The Iraqis are a mixed bag. Some fight well, others aren’t worth a shit. Most do okay with American support. Finding leaders is hard, but they are getting better. It is widely viewed that Zarqawis use of suicide bombers, en masse, against the civilian population was a serious tactical mistake. Many Iraqis were galvanized and the caliber of recruits in the Army and the police forces went up, along with their motivation. It also led to an exponential increase in good intel because the Iraqis are sick of the insurgent attacks against civilians. The Kurds are solidly pro-American and fearless fighters.

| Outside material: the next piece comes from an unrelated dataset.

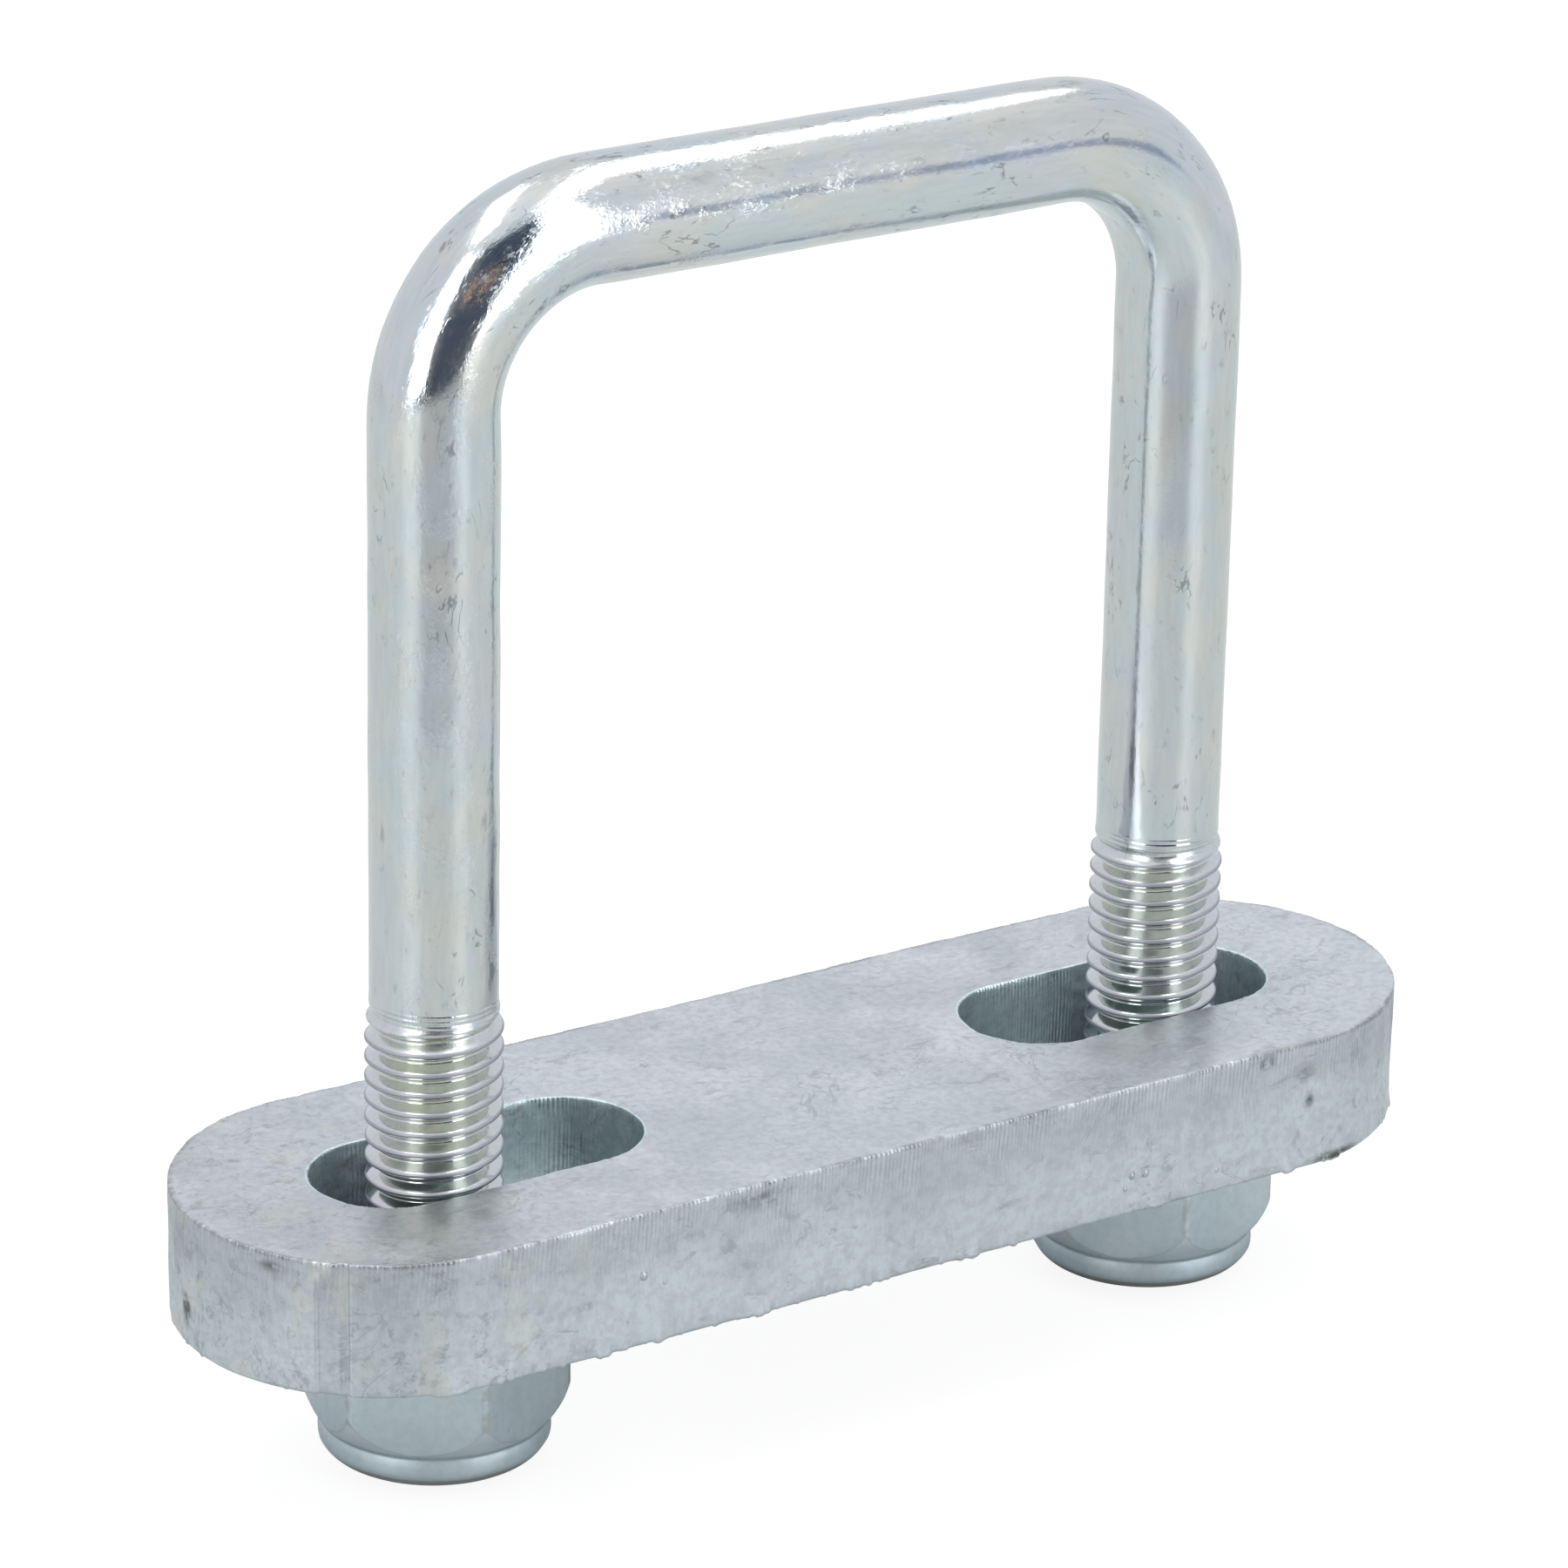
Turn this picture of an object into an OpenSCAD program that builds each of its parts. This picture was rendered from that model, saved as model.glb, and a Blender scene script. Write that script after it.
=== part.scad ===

According to [my son,] Jordan, morale among our guys is very high. They not only believe they are winning, but that they are winning decisively. They are stunned and dismayed by what they see in the American press, whom they almost universally view as against them. The embedded reporters are despised and distrusted. They are inflicting casualties at a rate of 20-1 and then see shit like Are we losing in Iraq on TV and the print media. For the most part, they are satisfied with their equipment, food and leadership. Bottom line though, and they all say this, there are not enough guys there to drive the final stake through the heart of the insurgency, primarily because there aren’t enough troops in-theater to shut down the borders with Iran and Syria. The Iranians and the Syrians just cant stand the thought of Iraq being an American ally (with, of course, permanent US bases there).

I’ve brought up sealing the border directly with “senior administration officials.” They all say it cannot be done. I say: it can. We have the troops and technology to stop the insurgent influx from Syria. Why are we not stopping it? More troops on the border wouldn’t alienate the Iraqi population. It would be a sign we are finally protecting them. So why not more troops and equipment for that vital mission?